Nos quedan las voces. La primera, por supuesto, la tan ligera, vibrátil, espumosa y rica, de la soprano Ruth González, ideal por su timbre, sus hechuras, su disposición, su gracia, su dicción, para servir al Lazarillo; incluso cuando se hace mayor y se casa (hay que imaginárselo con unos cuantos años más). Cantó y recitó con arte y entusiasmo. La acompañaron en los demás variados papeles Enrique Sánchez-Ramos, siempre dúctil, entonado, haciendo valer su no especialmente rico instrumento de barítono lírico, bien manejado y regulado; Antoni Comas cuya voz de tenor lírico-ligero ha perdido algo de lustre, pero que sigue conservando su arte de caricato (estupendo su clérigo), y Silvia Zorita, de tinte algo nasal y no siempre afinada, pero cumplidora y bien ensamblada con el resto.

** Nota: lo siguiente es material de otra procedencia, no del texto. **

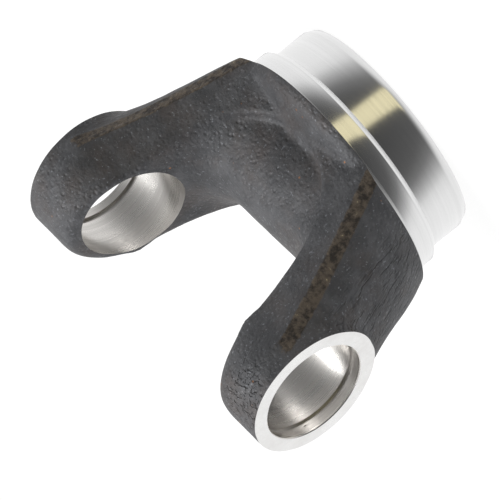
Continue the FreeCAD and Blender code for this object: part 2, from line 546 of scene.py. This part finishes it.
def isDieCorner(edge, middle):
    if len(edge.link_faces) != 2 or edge.calc_face_angle() < forging["cornerAngle"]:
        return False
    onFlash = abs(middle.x) > flashInnerX(middle.z) - flash["keepX"] and abs(middle.y) > flash["keepY"]
    inBore = Vector((middle.y, middle.z - forging["boreHeight"])).length < forging["plugRadius"] - 0.2
    onFace = abs(middle.x) > forging["facePlane"] - 0.1
    return not (onFlash or inBore or onFace or middle.z < forging["rootCut"])


def findCorners(bm):
    points = []
    for edge in bm.edges:
        start, end = (vert.co / mm for vert in edge.verts)
        if isDieCorner(edge, (start + end) / 2):
            count = max(1, int((end - start).length / forging["cornerStep"]))
            points += [start.lerp(end, (step + 0.5) / count) for step in range(count)]
    tree = kdtree.KDTree(len(points))
    for index, place in enumerate(points):
        tree.insert(place, index)
    tree.balance()
    print("die corners:", len(points), "points")
    return tree


def addFaceStock(bm, side):
    # Metal that the facing will take off
    flat = [
        face for face in bm.faces
        if face.normal.x * side > 0.99 and abs(face.calc_center_median().x / mm) > forging["facePlane"]
    ]
    verts = onlyKind(bmesh.types.BMVert, bmesh.ops.extrude_face_region(bm, geom=flat)["geom"])
    bmesh.ops.translate(bm, vec=across * side * forging["faceStock"] * mm, verts=verts)
    bmesh.ops.delete(bm, geom=flat, context="FACES")


def addRoot(bm):
    # The ears' root goes on down inside the hub, in place of the machined end
    cut = bmesh.ops.bisect_plane(
        bm, geom=bm.verts[:] + bm.edges[:] + bm.faces[:], plane_co=up * forging["rootCut"] * mm, plane_no=up,
        clear_inner=True)
    rim = onlyKind(bmesh.types.BMEdge, cut["geom_cut"])
    foot = onlyKind(bmesh.types.BMVert, bmesh.ops.extrude_edge_only(bm, edges=rim)["geom"])
    bmesh.ops.scale(bm, vec=forging["rootScale"], verts=foot)
    bmesh.ops.translate(bm, vec=up * (forging["rootFoot"] - forging["rootCut"]) * mm, verts=foot)
    bmesh.ops.holes_fill(bm, edges=[edge for edge in bm.edges if edge.is_boundary], sides=0)


def addPlug(bm, side):
    # A plug in the bore, flush with the ear's inner face
    start = innerFaceX(forging["boreHeight"])
    length = forging["plugEnd"] - start + forging["plugInside"]
    middle = side * (start - forging["plugInside"] + length / 2) * mm
    place = Matrix.Translation((middle, 0, forging["boreHeight"] * mm)) @ Matrix.Rotation(math.pi / 2, 4, "Y")
    radius = forging["plugRadius"] * mm
    plug = bmesh.ops.create_cone(
        bm, cap_ends=True, segments=forging["plugSteps"], radius1=radius, radius2=radius, depth=length * mm,
        matrix=place)["verts"]
    edges = {edge for vert in plug for edge in vert.link_edges}
    faces = {face for vert in plug for face in vert.link_faces}
    lean = math.radians(forging["innerLean"])
    cut = bmesh.ops.bisect_plane(
        bm, geom=plug + list(edges) + list(faces),
        plane_co=(side * start * mm, 0, forging["boreHeight"] * mm),
        plane_no=(side * math.cos(lean), 0, -math.sin(lean)), clear_inner=True)
    bmesh.ops.contextual_create(bm, geom=onlyKind(bmesh.types.BMEdge, cut["geom_cut"]))


def addHub(bm):
    hub = bmesh.new()
    spinProfile(hub, forging["hub"], forging["hubSteps"])
    spare = bpy.data.meshes.new("hub")
    hub.to_mesh(spare)
    hub.free()
    bm.from_mesh(spare)
    bpy.data.meshes.remove(spare)


def makeStock():
    bm = bmesh.new()
    bm.from_mesh(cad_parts["forged_yoke"].data)
    bmesh.ops.remove_doubles(bm, verts=bm.verts[:], dist=forging["weld"])
    corners = findCorners(bm)
    for side in (1, -1):
        addFaceStock(bm, side)
    addRoot(bm)
    for side in (1, -1):
        addPlug(bm, side)
    addHub(bm)
    return newPiece("forging", bm), corners


def cornerShare(place, corners):
    # The arch over the hub stays crisper than the corners of the ears
    away = corners.find(place)[2]
    ear = clamped((place.z - forging["archTop"]) / forging["archFade"])
    most = forging["archShare"] + (1 - forging["archShare"]) * ear
    return most * clamped((forging["cornerReach"] - away) / forging["cornerFade"])


def skinMove(place):
    # How far the uneven skin stands out, with torn metal on the flash strips
    move = 0.0
    for length, depth in forging["swell"]:
        move += noise.noise(place / length + across * length) * depth
    rough = flashShare(place)
    if rough > 0:
        move += rough * flash["tornDepth"] * noise.noise(place / flash["tornLength"])
    return move


def makeForging():
    piece, corners = makeStock()
    voxels = piece.modifiers.new("voxels", "REMESH")
    voxels.mode = "VOXEL"
    voxels.voxel_size = forging["voxel"] * mm
    settle(piece)
    print("stock:", len(piece.data.vertices), "points")
    group = piece.vertex_groups.new(name="corners")
    for vert in piece.data.vertices:
        share = cornerShare(vert.co / mm, corners)
        if share > 0:
            group.add([vert.index], share, "REPLACE")
    smoothPiece(piece, forging["softPasses"])
    smoothPiece(piece, forging["cornerPasses"], "corners")
    settle(piece)
    piece.vertex_groups.clear()
    verts = piece.data.vertices
    normals = [vert.normal.copy() for vert in verts]
    moves = [skinMove(vert.co / mm) for vert in verts]
    for vert, normal, move in zip(verts, normals, moves):
        vert.co += normal * move * mm
        vert.co.z = min(vert.co.z, cadBox[1].z)
    return piece


machining = {
    "earSpan": 89.8, "boxSide": 300.0,
    "pilot": [
        (0, 0), (28.55, 0), (28.70, 0.1), (29.65, 2.2), (29.65, 11.4), (30.45, 11.4), (31.65, 12.6), (31.75, 12.75),
        (31.75, 17.0), (60, 30.78), (60, 100), (0, 100),
    ],
    "pilotSteps": 240,
    "bore": [
        (0, -44.9), (13.69, -44.9), (13.49, -44.7), (13.49, -42.5), (14.3, -42.5), (14.3, -40.9), (13.49, -40.9),
        (13.49, 40.9), (14.3, 40.9), (14.3, 42.5), (13.49, 42.5), (13.49, 44.7), (13.69, 44.9), (0, 44.9),
    ],
    "boreSteps": 180,
    "pocket": [(0, -1), (22.12, -1), (20.2, 14.5), (19.5, 17.2), (17.8, 19.2), (15.2, 20.0), (0, 20.0)],
    "pocketSteps": 160,
}


def machineForging(piece):
    box = bmesh.new()
    side = machining["boxSide"] * mm
    bmesh.ops.create_cube(box, size=1.0, matrix=Matrix.Diagonal((machining["earSpan"] * mm, side, side, 1)))
    for face in box.faces:
        face.material_index = faced
    cutWith(piece, newPiece("facing", box), "INTERSECT")
    cutWith(piece, spunTool("turning", machining["pilot"], machining["pilotSteps"], turned), "INTERSECT")
    place = Matrix.Translation((0, 0, forging["boreHeight"] * mm)) @ Matrix.Rotation(math.pi / 2, 4, "Y")
    cutWith(piece, spunTool("boring", machining["bore"], machining["boreSteps"], bored, place), "DIFFERENCE")
    cutWith(piece, spunTool("pocket", machining["pocket"], machining["pocketSteps"], skin), "DIFFERENCE")


sharpAngle = 0.6


def finishForging(piece):
    # Crisp edges where two finishes meet, and the mask for the flash strips
    mesh = piece.data
    bm = bmesh.new()
    bm.from_mesh(mesh)
    bmesh.ops.remove_doubles(bm, verts=bm.verts[:], dist=2e-7)
    for face in bm.faces:
        face.smooth = True
    for edge in bm.edges:
        pair = edge.link_faces
        if len(pair) == 2:
            mixed = pair[0].material_index != pair[1].material_index
            edge.smooth = not (mixed or edge.calc_face_angle() > sharpAngle)
    bm.to_mesh(mesh)
    bm.free()
    land = mesh.attributes.new("land", "FLOAT", "POINT")
    land.data.foreach_set("value", [flashShare(vert.co / mm) for vert in mesh.vertices])
    triangles = sum(len(face.vertices) - 2 for face in mesh.polygons)
    print("forging:", len(mesh.vertices), "points,", triangles, "triangles")


yoke = makeForging()
print("forging smoothed")
machineForging(yoke)
print("forging machined")
finishForging(yoke)
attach(yoke, "root")
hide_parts("forged_yoke")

Una pena que no se contara con los socorridos sobretítulos. Muchos pasajes no se entendieron bien y no hubo en todo momento el deseado balance entre escena y foso. Este no existió, ya que, dada la disposición del recinto, el grupo instrumental se situó en el palco de la parte de atrás del Teatro, a muchos metros de las voces. Buen triunfo al final. De seguro que la obra ganará enteros cuando dentro de casi un año se represente en el Teatro Lope de Vega de Sevilla.